Ganz anders sieht das Thoralf Schirmer, Sprecher der LEAG Lausitz, die unter anderem für Braunkohle verantwortlich ist, und mit Klimaaktivisten in ständiger Diskussion steht: „Ich habe das Gefühl, für manche ist das Eindringen in Gruben und Blockieren von Gleisen eine Art Mutprobe.“, sagt Schirmer über die Proteste: „Bewegungen wie Fridays For Future, also berechtigte Proteste, finde ich gut, aber diese Menschen bringen sich absichtlich in Gefahr und bewegen sich illegal.“ Auf den Verweis, dass Greenpeace vor dreißig Jahren ähnlich vorging, kontert er: „Greenpeace ist eine legale Organisation. „Ende Gelände“ hat alle möglichen Teilnehmer und ihre Aktionen letztlich selbst nicht im Griff.“

Auch bei Greenpeace ist letzten Endes allerdings jeder Aktivist für sich selbst verantwortlich.

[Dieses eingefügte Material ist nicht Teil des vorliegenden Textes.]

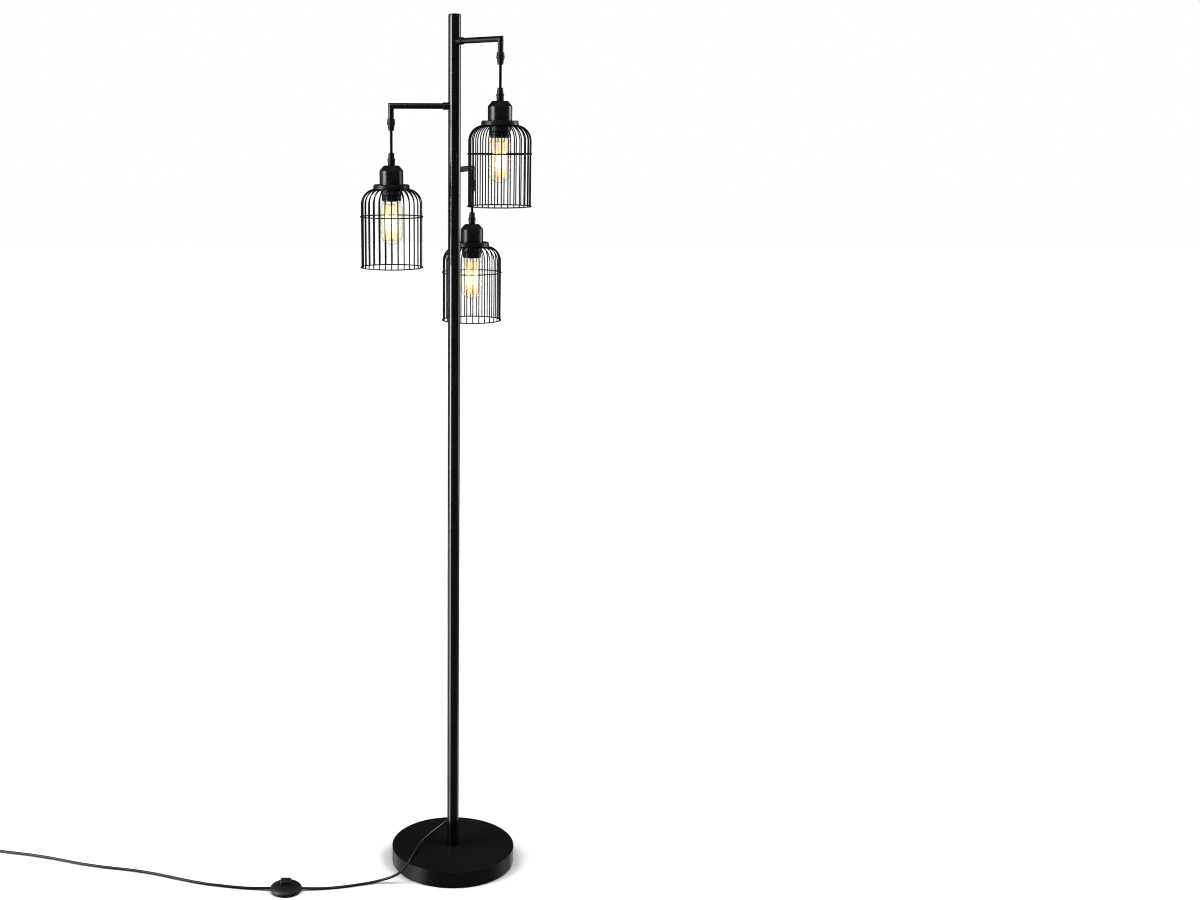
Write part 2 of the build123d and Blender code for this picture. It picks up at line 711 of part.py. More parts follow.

Wer Recht behalten wird, wird die Geschichte uns in dreißig Jahren sagen können. Auch beim Braunkohletagebau weiß man, „dass der Ausstieg nötig ist“, so Schirmer. Nur wann, ist eine andere Frage. Bei Greenpeace-Österreich sieht man die Anti-Kohle-Aktionen jedenfalls gelassen: „Es ist erfreulich, falls sich andere Bewegungen durch unsere Arbeit inspiriert fühlen.“, sagt Sprecherin Flora Eder: „Wichtig ist jedoch, dass jeglicher Protest stets gewaltfrei erfolgt.“  Am 24, September ist der nächste globale Klimastreik. Wann die notwendigen Konsequenzen der Regierungen folgen und ob bis dahin illegale Aktionen unnötiger oder notwendiger werden, entscheidet sich aber wohl erst in den nächsten Jahren.